DATASET SECTION |
_ _ _ _ _

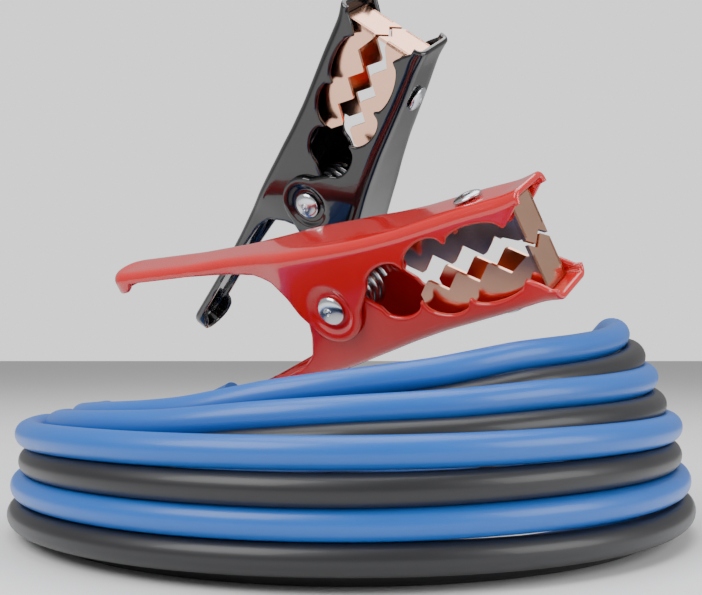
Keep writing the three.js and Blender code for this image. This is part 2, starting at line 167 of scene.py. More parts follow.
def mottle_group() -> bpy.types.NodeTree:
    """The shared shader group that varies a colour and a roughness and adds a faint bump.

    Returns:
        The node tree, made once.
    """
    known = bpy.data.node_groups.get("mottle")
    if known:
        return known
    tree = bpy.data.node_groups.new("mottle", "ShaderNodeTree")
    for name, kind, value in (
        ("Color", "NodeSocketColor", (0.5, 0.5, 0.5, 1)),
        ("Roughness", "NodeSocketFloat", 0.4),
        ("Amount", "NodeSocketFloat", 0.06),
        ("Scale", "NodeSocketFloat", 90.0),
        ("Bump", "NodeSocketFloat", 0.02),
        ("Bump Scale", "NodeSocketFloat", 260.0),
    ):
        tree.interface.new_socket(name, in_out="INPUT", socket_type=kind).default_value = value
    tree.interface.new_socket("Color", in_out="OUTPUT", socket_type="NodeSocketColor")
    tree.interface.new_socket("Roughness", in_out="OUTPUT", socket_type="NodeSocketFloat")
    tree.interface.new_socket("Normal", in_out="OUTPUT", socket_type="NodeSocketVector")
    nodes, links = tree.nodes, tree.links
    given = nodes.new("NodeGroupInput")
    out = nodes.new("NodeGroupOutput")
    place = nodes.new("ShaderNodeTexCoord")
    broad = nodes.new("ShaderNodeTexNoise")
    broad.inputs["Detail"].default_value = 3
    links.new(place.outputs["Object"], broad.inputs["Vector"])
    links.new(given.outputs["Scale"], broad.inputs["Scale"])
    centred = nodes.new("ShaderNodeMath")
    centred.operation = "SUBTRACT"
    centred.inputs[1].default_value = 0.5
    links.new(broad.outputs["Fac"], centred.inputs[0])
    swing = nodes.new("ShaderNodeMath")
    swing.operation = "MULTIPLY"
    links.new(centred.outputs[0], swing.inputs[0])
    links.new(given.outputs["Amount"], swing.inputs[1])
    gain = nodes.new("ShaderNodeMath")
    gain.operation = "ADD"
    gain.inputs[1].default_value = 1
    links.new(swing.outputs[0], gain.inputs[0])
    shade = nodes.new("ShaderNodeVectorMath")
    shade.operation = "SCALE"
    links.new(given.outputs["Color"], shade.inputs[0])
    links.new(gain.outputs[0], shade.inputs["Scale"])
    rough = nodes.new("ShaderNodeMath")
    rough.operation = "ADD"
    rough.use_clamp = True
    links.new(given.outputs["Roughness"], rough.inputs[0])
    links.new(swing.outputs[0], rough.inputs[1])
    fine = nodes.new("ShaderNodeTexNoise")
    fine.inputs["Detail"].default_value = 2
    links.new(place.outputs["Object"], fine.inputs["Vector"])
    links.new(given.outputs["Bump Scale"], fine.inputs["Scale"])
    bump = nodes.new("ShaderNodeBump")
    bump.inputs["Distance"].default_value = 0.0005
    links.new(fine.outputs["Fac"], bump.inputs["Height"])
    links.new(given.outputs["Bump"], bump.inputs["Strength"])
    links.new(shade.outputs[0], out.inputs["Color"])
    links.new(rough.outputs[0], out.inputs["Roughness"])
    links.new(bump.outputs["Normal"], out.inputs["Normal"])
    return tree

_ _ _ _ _

WHAT THE TASK REQUIRES |
Quote exactly the lines running from the start of the listing above through the line where "a faint bump." is found, and output no other lines.

SOLUTION FOR THIS EXERCISE |
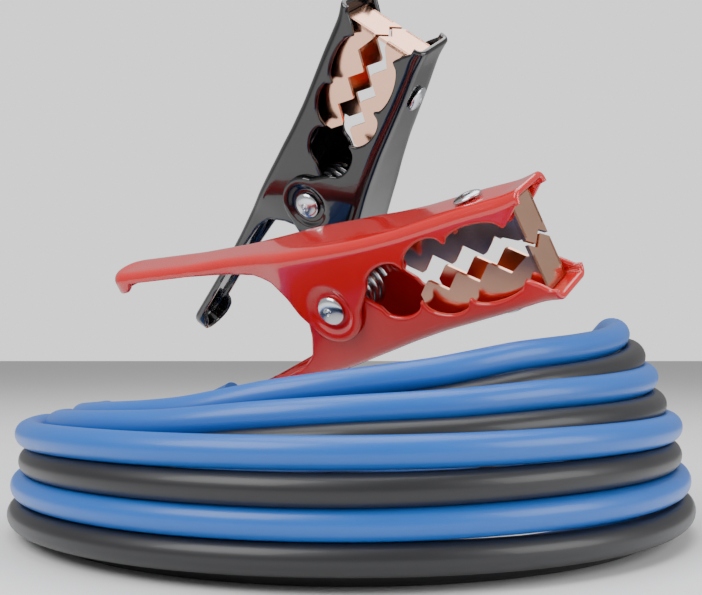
Keep writing the three.js and Blender code for this image. This is part 2, starting at line 167 of scene.py. More parts follow.
def mottle_group() -> bpy.types.NodeTree:
    """The shared shader group that varies a colour and a roughness and adds a faint bump.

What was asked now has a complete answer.